Friday, January 8, 2010

25 WORTHY FILMS, 2000-2009: AN INTRODUCTION


Each year, almost every “Most” or “Best-Of….” round-up begins with a missive in defense of list-making as a critical activity.  Often this precedes a defense of the arrived-at final number of included titles: Is 50 too many? Why not 65 or 33? What’s so ontologically magical about the number 10? For lists concerning decades, what immediately follows is a sheepish acknowledgment of the arbitrariness of decades, centuries, millenia, etc. as useful parameters for discussing the relative merits of artwork, events or persons.  My own belief is that as arbitrary as these numbers may be, we’ve agreed (more or less) that they ought to mean something and they’ve thus come to mean quite a bit.  This is shaky tautology to be sure, but as far as this chronicler is concerned, a decade is a worthwhile chunk of time to look at, largely because we’ve come to believe it so.  If, in the course of life, we think of ourselves as constructing and participating in 10-year increments, then these increments should reflect the value of this intention by virtue of their tendencies and idiosyncrasies.  It’s a suitable, if permeable, temporal boundary that defines our lives and our shared history to a large extent.  Our willful submission makes this possible, and defensiveness on the subject is largely pointless and self-defeating.   

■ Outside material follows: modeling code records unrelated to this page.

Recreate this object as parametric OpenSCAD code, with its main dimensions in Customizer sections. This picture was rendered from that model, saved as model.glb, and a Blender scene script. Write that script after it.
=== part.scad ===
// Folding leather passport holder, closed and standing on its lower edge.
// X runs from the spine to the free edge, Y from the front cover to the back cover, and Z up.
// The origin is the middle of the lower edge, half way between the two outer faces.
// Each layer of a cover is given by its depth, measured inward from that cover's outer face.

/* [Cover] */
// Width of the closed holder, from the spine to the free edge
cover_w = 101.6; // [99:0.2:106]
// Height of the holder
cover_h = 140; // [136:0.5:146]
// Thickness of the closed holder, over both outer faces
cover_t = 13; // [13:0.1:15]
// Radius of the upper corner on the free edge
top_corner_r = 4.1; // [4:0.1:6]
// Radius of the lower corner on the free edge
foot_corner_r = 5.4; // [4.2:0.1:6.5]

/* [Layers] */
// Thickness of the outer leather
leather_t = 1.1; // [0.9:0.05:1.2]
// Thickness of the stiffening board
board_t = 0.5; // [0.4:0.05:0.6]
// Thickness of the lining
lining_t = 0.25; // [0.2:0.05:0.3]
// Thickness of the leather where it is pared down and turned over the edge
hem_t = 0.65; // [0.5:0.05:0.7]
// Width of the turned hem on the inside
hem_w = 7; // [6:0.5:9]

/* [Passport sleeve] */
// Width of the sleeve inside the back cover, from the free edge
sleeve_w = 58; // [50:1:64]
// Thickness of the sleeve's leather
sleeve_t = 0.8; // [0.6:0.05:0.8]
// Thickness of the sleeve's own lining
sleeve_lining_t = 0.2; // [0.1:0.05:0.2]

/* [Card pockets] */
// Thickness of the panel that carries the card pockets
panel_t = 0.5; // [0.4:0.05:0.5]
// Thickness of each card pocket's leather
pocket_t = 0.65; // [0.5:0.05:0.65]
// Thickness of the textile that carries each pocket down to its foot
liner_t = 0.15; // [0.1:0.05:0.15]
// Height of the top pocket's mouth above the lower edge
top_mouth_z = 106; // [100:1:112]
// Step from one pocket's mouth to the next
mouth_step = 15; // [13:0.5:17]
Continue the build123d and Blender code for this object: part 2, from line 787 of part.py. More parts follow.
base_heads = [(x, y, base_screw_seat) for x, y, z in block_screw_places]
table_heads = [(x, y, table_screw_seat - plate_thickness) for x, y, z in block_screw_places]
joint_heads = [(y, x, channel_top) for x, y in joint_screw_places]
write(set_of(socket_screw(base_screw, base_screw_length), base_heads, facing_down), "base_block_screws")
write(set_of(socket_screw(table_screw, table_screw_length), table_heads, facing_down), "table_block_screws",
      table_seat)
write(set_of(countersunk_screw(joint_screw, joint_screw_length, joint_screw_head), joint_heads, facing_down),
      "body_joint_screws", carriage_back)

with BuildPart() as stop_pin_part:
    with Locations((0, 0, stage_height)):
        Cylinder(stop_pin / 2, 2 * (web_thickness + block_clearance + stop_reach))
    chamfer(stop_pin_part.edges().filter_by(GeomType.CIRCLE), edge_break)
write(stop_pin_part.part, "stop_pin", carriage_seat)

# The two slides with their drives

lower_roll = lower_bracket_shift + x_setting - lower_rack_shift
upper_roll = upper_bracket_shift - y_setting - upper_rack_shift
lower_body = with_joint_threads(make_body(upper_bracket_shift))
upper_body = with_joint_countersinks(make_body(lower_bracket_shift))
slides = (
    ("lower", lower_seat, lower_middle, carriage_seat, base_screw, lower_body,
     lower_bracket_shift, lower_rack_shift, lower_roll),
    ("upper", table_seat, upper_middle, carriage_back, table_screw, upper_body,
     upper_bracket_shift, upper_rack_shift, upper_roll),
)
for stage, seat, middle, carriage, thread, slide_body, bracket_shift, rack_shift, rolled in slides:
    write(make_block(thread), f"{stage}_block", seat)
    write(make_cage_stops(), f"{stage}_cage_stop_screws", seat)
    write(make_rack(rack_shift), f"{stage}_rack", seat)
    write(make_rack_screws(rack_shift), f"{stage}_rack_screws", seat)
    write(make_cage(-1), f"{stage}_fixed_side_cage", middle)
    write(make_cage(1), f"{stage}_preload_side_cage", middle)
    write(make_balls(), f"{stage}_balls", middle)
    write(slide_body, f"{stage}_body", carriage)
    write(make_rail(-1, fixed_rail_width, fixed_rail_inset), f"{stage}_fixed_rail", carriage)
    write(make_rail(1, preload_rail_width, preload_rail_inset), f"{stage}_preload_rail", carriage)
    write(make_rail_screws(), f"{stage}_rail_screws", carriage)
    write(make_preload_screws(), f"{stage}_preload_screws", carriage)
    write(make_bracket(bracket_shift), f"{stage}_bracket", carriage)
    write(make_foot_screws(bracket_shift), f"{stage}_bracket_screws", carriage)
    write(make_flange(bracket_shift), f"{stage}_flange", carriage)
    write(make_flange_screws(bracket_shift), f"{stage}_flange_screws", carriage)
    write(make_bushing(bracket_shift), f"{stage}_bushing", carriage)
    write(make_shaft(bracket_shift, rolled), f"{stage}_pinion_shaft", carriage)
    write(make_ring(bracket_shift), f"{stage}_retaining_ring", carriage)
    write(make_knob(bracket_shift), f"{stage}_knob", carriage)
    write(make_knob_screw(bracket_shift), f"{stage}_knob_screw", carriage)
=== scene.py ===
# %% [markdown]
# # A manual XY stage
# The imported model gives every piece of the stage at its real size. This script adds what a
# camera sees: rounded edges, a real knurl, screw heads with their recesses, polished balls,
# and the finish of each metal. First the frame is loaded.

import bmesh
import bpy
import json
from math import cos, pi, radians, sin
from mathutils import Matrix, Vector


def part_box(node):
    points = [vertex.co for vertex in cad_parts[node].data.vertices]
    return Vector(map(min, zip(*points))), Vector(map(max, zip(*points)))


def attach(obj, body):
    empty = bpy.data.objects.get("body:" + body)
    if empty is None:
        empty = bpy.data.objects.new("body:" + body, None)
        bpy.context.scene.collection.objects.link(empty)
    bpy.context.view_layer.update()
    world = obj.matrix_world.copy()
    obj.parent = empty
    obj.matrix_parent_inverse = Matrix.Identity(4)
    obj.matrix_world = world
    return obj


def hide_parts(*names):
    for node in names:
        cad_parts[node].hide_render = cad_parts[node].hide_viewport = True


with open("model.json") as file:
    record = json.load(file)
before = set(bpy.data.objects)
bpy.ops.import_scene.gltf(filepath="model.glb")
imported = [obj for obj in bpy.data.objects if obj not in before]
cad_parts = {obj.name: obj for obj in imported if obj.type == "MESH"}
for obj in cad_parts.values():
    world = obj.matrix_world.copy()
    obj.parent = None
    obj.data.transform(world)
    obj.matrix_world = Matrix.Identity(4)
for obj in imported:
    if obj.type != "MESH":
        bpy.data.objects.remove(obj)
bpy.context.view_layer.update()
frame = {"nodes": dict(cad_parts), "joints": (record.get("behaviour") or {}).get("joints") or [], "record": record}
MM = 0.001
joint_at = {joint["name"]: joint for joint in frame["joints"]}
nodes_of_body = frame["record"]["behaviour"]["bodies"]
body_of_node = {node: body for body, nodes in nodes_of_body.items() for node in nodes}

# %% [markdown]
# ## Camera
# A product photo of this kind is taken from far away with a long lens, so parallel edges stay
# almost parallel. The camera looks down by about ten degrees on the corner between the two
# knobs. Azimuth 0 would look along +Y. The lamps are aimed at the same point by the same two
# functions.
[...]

As I haven’t seen a fraction of this year’s important films, I’ll forgo a list of 2009’s best titles.  I am much more familiar with the decade’s key works, and feel justified in posting a list of films made between 2000 and 2009 that might conceivably be considered “the best,” “my favorite,” or, to abandon brevity in favor of description, “the most artistically revelatory and/or profound.” In a word, they are “worthy” films. That is to say they’re worthy of being discussed and remembered as representatives of their time. I stop short of using “significant” as a criterion so that I can indulge the films I love rather than the films I feel I ought to think about or respect or otherwise consider independently from my mind’s pleasure center.  As several critics have claimed, Miami Vice and Avatar heralded separate but equal technical sea changes for Hollywood and are therefore worthy of “best-of” consideration. For me, however, Vice and Avatar are each little more than high-gloss junk and I’d just soon as soon leave them off of a list that feels excruciatingly brief, even at 25 entries.  

The number 25 represents nothing more than a suitably round number for such a list, but one sizable enough to preclude unbearably painful omissions.  Limiting myself to 10 was maddening, resulting in a list far too meager to encapsulate a decade.  Using 100 feels appropriate only when considering a century, the symmetry irresistible.  Even 50 felt excessive or indecisive.  A few critics, especially those publishing on the internet, have, after happily casting off the pretty number mandate, chosen to stop whenever they felt all worthy films had been discussed.  To each his own, but I find the pleasure in these endeavors is the selection and ranking process.  A final tally of 25 ensures both a painful selection process and a spaciousness befitting ten years’ time.